## [Instructions for the task]
Write out all the material exactly. Leave nothing out.

## [Information shown]
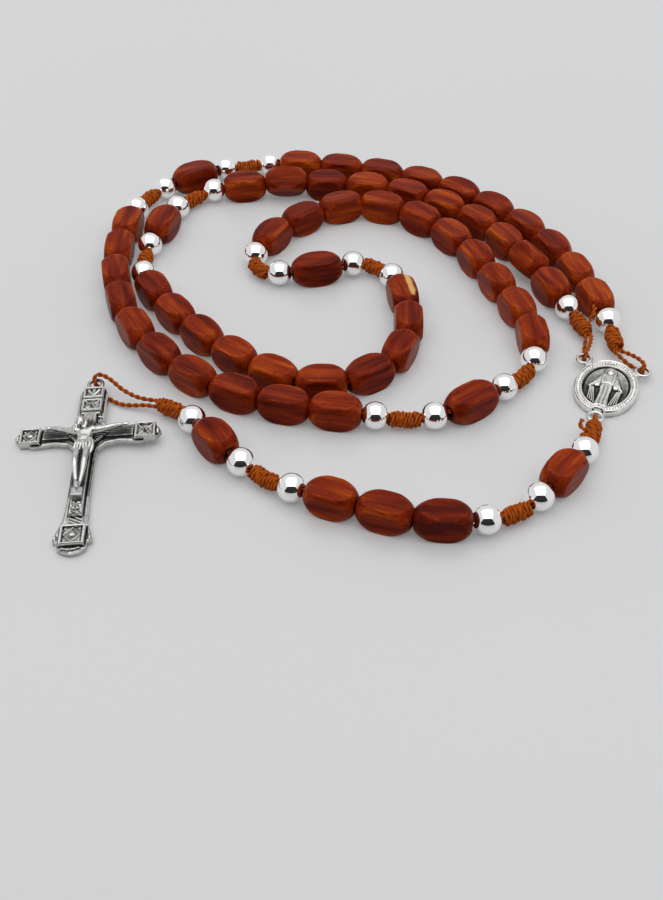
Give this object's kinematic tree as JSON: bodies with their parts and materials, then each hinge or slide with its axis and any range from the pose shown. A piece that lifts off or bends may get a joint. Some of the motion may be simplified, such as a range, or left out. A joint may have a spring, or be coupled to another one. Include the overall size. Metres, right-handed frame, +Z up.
{
  "type": "rosary",
  "caption": "Knotted-cord rosary of wooden barrel beads and silver balls with an oval centre medal and a hinged crucifix, laid out in a flat spiral.",
  "frame": {"origin": "bottom centre of the box round the whole layout, on the surface it lies on", "axes": "+Z up from the surface, +Y from the pendant's side towards the far side of the loop, +X from the crucifix towards the medal"},
  "size_m": [0.1446, 0.1537, 0.0075],
  "materials": {
    "stained_wood": "red-brown stain under a semi-gloss coat",
    "polished_silver": "mirror polished",
    "antiqued_silver": "cast silver tone, darkened in the recesses",
    "twine": "orange-brown two-ply twine"
  },
  "bodies": {
    "loop": {"loop_cord": "twine", "medal_cord_right": "twine", "medal_cord_left": "twine", "decade_1": "stained_wood", "decade_2": "stained_wood", "decade_3": "stained_wood", "decade_4": "stained_wood", "decade_5": "stained_wood", "knot_1": "twine", "knot_2": "twine", "knot_3": "twine", "knot_4": "twine", "knot_5": "twine", "knot_6": "twine", "knot_7": "twine", "knot_8": "twine", "knot_9": "twine", "knot_10": "twine", "silver_ball_first": "polished_silver", "silver_pair_2": "polished_silver", "silver_pair_3": "polished_silver", "silver_pair_4": "polished_silver", "silver_pair_5": "polished_silver", "silver_pair_6": "polished_silver", "silver_pair_7": "polished_silver", "silver_pair_8": "polished_silver", "silver_pair_9": "polished_silver", "silver_ball_last": "polished_silver"},
    "father_bead_1": {"father_bead_1": "stained_wood"},
    "father_bead_2": {"father_bead_2": "stained_wood"},
    "father_bead_3": {"father_bead_3": "stained_wood"},
    "father_bead_4": {"father_bead_4": "stained_wood"},
    "medal": {"medal": "antiqued_silver"},
    "foot_link": {"medal_cord_foot": "twine", "pendant_knot_1": "twine", "pendant_ball_1": "polished_silver"},
    "carrier_1": {"pendant_cord_1": "twine"},
    "link_c": {"pendant_cord_2": "twine", "pendant_ball_2": "polished_silver", "pendant_knot_2": "twine", "pendant_ball_3": "polished_silver"},
    "carrier_2": {"pendant_cord_3": "twine"},
    "link_b": {"pendant_cord_4": "twine", "pendant_ball_4": "polished_silver", "pendant_knot_3": "twine", "pendant_ball_5": "polished_silver"},
    "carrier_3": {"pendant_cord_5": "twine"},
    "link_a": {"pendant_ball_6": "polished_silver", "pendant_knot_4": "twine", "crucifix_cord": "twine"},
    "pendant_bead_1": {"pendant_bead_1": "stained_wood"},
    "pendant_bead_2": {"pendant_bead_2": "stained_wood"},
    "pendant_bead_3": {"pendant_bead_3": "stained_wood"},
    "pendant_bead_4": {"pendant_bead_4": "stained_wood"},
    "pendant_bead_5": {"pendant_bead_5": "stained_wood"},
    "crucifix": {"cross": "antiqued_silver", "corpus": "antiqued_silver"}
  },
  "joints": [
    {"name": "father_bead_1_spin", "type": "hinge", "parent": "loop", "child": "father_bead_1", "pos_m": [-0.04109, 0.0664, 0.00377], "axis": [-0.8437, -0.5368, 0], "continuous": true},
    {"name": "father_bead_2_spin", "type": "hinge", "parent": "loop", "child": "father_bead_2", "pos_m": [0.02901, -0.0325, 0.00377], "axis": [0.8171, 0.5765, 0], "continuous": true},
    {"name": "father_bead_3_spin", "type": "hinge", "parent": "loop", "child": "father_bead_3", "pos_m": [-0.0062, 0.0203, 0.00377], "axis": [0.9711, 0.2388, 0], "continuous": true},
    {"name": "father_bead_4_spin", "type": "hinge", "parent": "loop", "child": "father_bead_4", "pos_m": [-0.04776, 0.04145, 0.00377], "axis": [0.2884, 0.9575, 0], "continuous": true},
    {"name": "medal_lift", "type": "hinge", "parent": "loop", "child": "medal", "pos_m": [0.06435, -0.01573, 0.00175], "axis": [-0.9336, 0.3584, 0], "range_deg": [0, 90]},
    {"name": "foot_swing", "type": "hinge", "parent": "medal", "child": "foot_link", "pos_m": [0.05611, -0.0372, 0.00175], "axis": [-0.9336, 0.3584, 0], "range_deg": [-20, 30]},
    {"name": "carrier_1_sway", "type": "hinge", "parent": "foot_link", "child": "carrier_1", "pos_m": [0.05206, -0.04842, 0.00302], "axis": [0, 0, 1], "range_deg": [0, 20]},
    {"name": "pendant_bead_1_spin", "type": "hinge", "parent": "carrier_1", "child": "pendant_bead_1", "pos_m": [0.0467, -0.05566, 0.00377], "axis": [-0.6472, -0.7623, 0], "continuous": true},
    {"name": "link_c_dip", "type": "hinge", "parent": "carrier_1", "child": "link_c", "pos_m": [0.04077, -0.0625, 0.00302], "axis": [-0.7426, 0.6697, 0], "range_deg": [-20, 30]},
    {"name": "carrier_2_sway", "type": "hinge", "parent": "link_c", "child": "carrier_2", "pos_m": [0.0292, -0.06924, 0.00302], "axis": [0, 0, 1], "range_deg": [0, 20]},
    {"name": "pendant_bead_2_spin", "type": "hinge", "parent": "carrier_2", "child": "pendant_bead_2", "pos_m": [0.02015, -0.06972, 0.00377], "axis": [-0.9987, 0.0513, 0], "continuous": true},
    {"name": "pendant_bead_3_spin", "type": "hinge", "parent": "carrier_2", "child": "pendant_bead_3", "pos_m": [0.00855, -0.06746, 0.00377], "axis": [-0.9448, 0.3278, 0], "continuous": true},
    {"name": "pendant_bead_4_spin", "type": "hinge", "parent": "carrier_2", "child": "pendant_bead_4", "pos_m": [-0.00254, -0.06339, 0.00377], "axis": [-0.9323, 0.3616, 0], "continuous": true},
    {"name": "link_b_dip", "type": "hinge", "parent": "carrier_2", "child": "link_b", "pos_m": [-0.01081, -0.05986, 0.00302], "axis": [0.4479, 0.8941, 0], "range_deg": [-20, 30]},
    {"name": "carrier_3_sway", "type": "hinge", "parent": "link_b", "child": "carrier_3", "pos_m": [-0.02183, -0.05198, 0.00302], "axis": [0, 0, 1], "range_deg": [-8, 20]},
    {"name": "pendant_bead_5_spin", "type": "hinge", "parent": "carrier_3", "child": "pendant_bead_5", "pos_m": [-0.02781, -0.04525, 0.00377], "axis": [-0.616, 0.7877, 0], "continuous": true},
    {"name": "link_a_dip", "type": "hinge", "parent": "carrier_3", "child": "link_a", "pos_m": [-0.03336, -0.0381, 0.00302], "axis": [0.7926, 0.6097, 0], "range_deg": [-20, 30]},
    {"name": "crucifix_lift", "type": "hinge", "parent": "link_a", "child": "crucifix", "pos_m": [-0.05675, -0.0233, 0.00225], "axis": [-0.998, -0.0349, -0.0523], "range_deg": [0, 40]}
  ]
}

## [Result of the exercise]
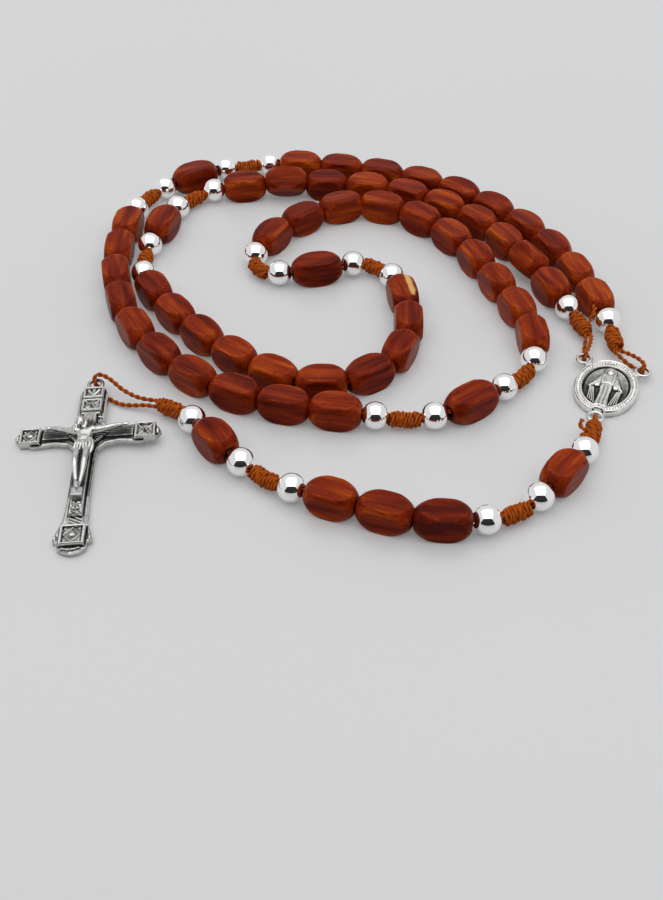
Give this object's kinematic tree as JSON: bodies with their parts and materials, then each hinge or slide with its axis and any range from the pose shown. A piece that lifts off or bends may get a joint. Some of the motion may be simplified, such as a range, or left out. A joint may have a spring, or be coupled to another one. Include the overall size. Metres, right-handed frame, +Z up.
{
  "type": "rosary",
  "caption": "Knotted-cord rosary of wooden barrel beads and silver balls with an oval centre medal and a hinged crucifix, laid out in a flat spiral.",
  "frame": {"origin": "bottom centre of the box round the whole layout, on the surface it lies on", "axes": "+Z up from the surface, +Y from the pendant's side towards the far side of the loop, +X from the crucifix towards the medal"},
  "size_m": [0.1446, 0.1537, 0.0075],
  "materials": {
    "stained_wood": "red-brown stain under a semi-gloss coat",
    "polished_silver": "mirror polished",
    "antiqued_silver": "cast silver tone, darkened in the recesses",
    "twine": "orange-brown two-ply twine"
  },
  "bodies": {
    "loop": {"loop_cord": "twine", "medal_cord_right": "twine", "medal_cord_left": "twine", "decade_1": "stained_wood", "decade_2": "stained_wood", "decade_3": "stained_wood", "decade_4": "stained_wood", "decade_5": "stained_wood", "knot_1": "twine", "knot_2": "twine", "knot_3": "twine", "knot_4": "twine", "knot_5": "twine", "knot_6": "twine", "knot_7": "twine", "knot_8": "twine", "knot_9": "twine", "knot_10": "twine", "silver_ball_first": "polished_silver", "silver_pair_2": "polished_silver", "silver_pair_3": "polished_silver", "silver_pair_4": "polished_silver", "silver_pair_5": "polished_silver", "silver_pair_6": "polished_silver", "silver_pair_7": "polished_silver", "silver_pair_8": "polished_silver", "silver_pair_9": "polished_silver", "silver_ball_last": "polished_silver"},
    "father_bead_1": {"father_bead_1": "stained_wood"},
    "father_bead_2": {"father_bead_2": "stained_wood"},
    "father_bead_3": {"father_bead_3": "stained_wood"},
    "father_bead_4": {"father_bead_4": "stained_wood"},
    "medal": {"medal": "antiqued_silver"},
    "foot_link": {"medal_cord_foot": "twine", "pendant_knot_1": "twine", "pendant_ball_1": "polished_silver"},
    "carrier_1": {"pendant_cord_1": "twine"},
    "link_c": {"pendant_cord_2": "twine", "pendant_ball_2": "polished_silver", "pendant_knot_2": "twine", "pendant_ball_3": "polished_silver"},
    "carrier_2": {"pendant_cord_3": "twine"},
    "link_b": {"pendant_cord_4": "twine", "pendant_ball_4": "polished_silver", "pendant_knot_3": "twine", "pendant_ball_5": "polished_silver"},
    "carrier_3": {"pendant_cord_5": "twine"},
    "link_a": {"pendant_ball_6": "polished_silver", "pendant_knot_4": "twine", "crucifix_cord": "twine"},
    "pendant_bead_1": {"pendant_bead_1": "stained_wood"},
    "pendant_bead_2": {"pendant_bead_2": "stained_wood"},
    "pendant_bead_3": {"pendant_bead_3": "stained_wood"},
    "pendant_bead_4": {"pendant_bead_4": "stained_wood"},
    "pendant_bead_5": {"pendant_bead_5": "stained_wood"},
    "crucifix": {"cross": "antiqued_silver", "corpus": "antiqued_silver"}
  },
  "joints": [
    {"name": "father_bead_1_spin", "type": "hinge", "parent": "loop", "child": "father_bead_1", "pos_m": [-0.04109, 0.0664, 0.00377], "axis": [-0.8437, -0.5368, 0], "continuous": true},
    {"name": "father_bead_2_spin", "type": "hinge", "parent": "loop", "child": "father_bead_2", "pos_m": [0.02901, -0.0325, 0.00377], "axis": [0.8171, 0.5765, 0], "continuous": true},
    {"name": "father_bead_3_spin", "type": "hinge", "parent": "loop", "child": "father_bead_3", "pos_m": [-0.0062, 0.0203, 0.00377], "axis": [0.9711, 0.2388, 0], "continuous": true},
    {"name": "father_bead_4_spin", "type": "hinge", "parent": "loop", "child": "father_bead_4", "pos_m": [-0.04776, 0.04145, 0.00377], "axis": [0.2884, 0.9575, 0], "continuous": true},
    {"name": "medal_lift", "type": "hinge", "parent": "loop", "child": "medal", "pos_m": [0.06435, -0.01573, 0.00175], "axis": [-0.9336, 0.3584, 0], "range_deg": [0, 90]},
    {"name": "foot_swing", "type": "hinge", "parent": "medal", "child": "foot_link", "pos_m": [0.05611, -0.0372, 0.00175], "axis": [-0.9336, 0.3584, 0], "range_deg": [-20, 30]},
    {"name": "carrier_1_sway", "type": "hinge", "parent": "foot_link", "child": "carrier_1", "pos_m": [0.05206, -0.04842, 0.00302], "axis": [0, 0, 1], "range_deg": [0, 20]},
    {"name": "pendant_bead_1_spin", "type": "hinge", "parent": "carrier_1", "child": "pendant_bead_1", "pos_m": [0.0467, -0.05566, 0.00377], "axis": [-0.6472, -0.7623, 0], "continuous": true},
    {"name": "link_c_dip", "type": "hinge", "parent": "carrier_1", "child": "link_c", "pos_m": [0.04077, -0.0625, 0.00302], "axis": [-0.7426, 0.6697, 0], "range_deg": [-20, 30]},
    {"name": "carrier_2_sway", "type": "hinge", "parent": "link_c", "child": "carrier_2", "pos_m": [0.0292, -0.06924, 0.00302], "axis": [0, 0, 1], "range_deg": [0, 20]},
    {"name": "pendant_bead_2_spin", "type": "hinge", "parent": "carrier_2", "child": "pendant_bead_2", "pos_m": [0.02015, -0.06972, 0.00377], "axis": [-0.9987, 0.0513, 0], "continuous": true},
    {"name": "pendant_bead_3_spin", "type": "hinge", "parent": "carrier_2", "child": "pendant_bead_3", "pos_m": [0.00855, -0.06746, 0.00377], "axis": [-0.9448, 0.3278, 0], "continuous": true},
    {"name": "pendant_bead_4_spin", "type": "hinge", "parent": "carrier_2", "child": "pendant_bead_4", "pos_m": [-0.00254, -0.06339, 0.00377], "axis": [-0.9323, 0.3616, 0], "continuous": true},
    {"name": "link_b_dip", "type": "hinge", "parent": "carrier_2", "child": "link_b", "pos_m": [-0.01081, -0.05986, 0.00302], "axis": [0.4479, 0.8941, 0], "range_deg": [-20, 30]},
    {"name": "carrier_3_sway", "type": "hinge", "parent": "link_b", "child": "carrier_3", "pos_m": [-0.02183, -0.05198, 0.00302], "axis": [0, 0, 1], "range_deg": [-8, 20]},
    {"name": "pendant_bead_5_spin", "type": "hinge", "parent": "carrier_3", "child": "pendant_bead_5", "pos_m": [-0.02781, -0.04525, 0.00377], "axis": [-0.616, 0.7877, 0], "continuous": true},
    {"name": "link_a_dip", "type": "hinge", "parent": "carrier_3", "child": "link_a", "pos_m": [-0.03336, -0.0381, 0.00302], "axis": [0.7926, 0.6097, 0], "range_deg": [-20, 30]},
    {"name": "crucifix_lift", "type": "hinge", "parent": "link_a", "child": "crucifix", "pos_m": [-0.05675, -0.0233, 0.00225], "axis": [-0.998, -0.0349, -0.0523], "range_deg": [0, 40]}
  ]
}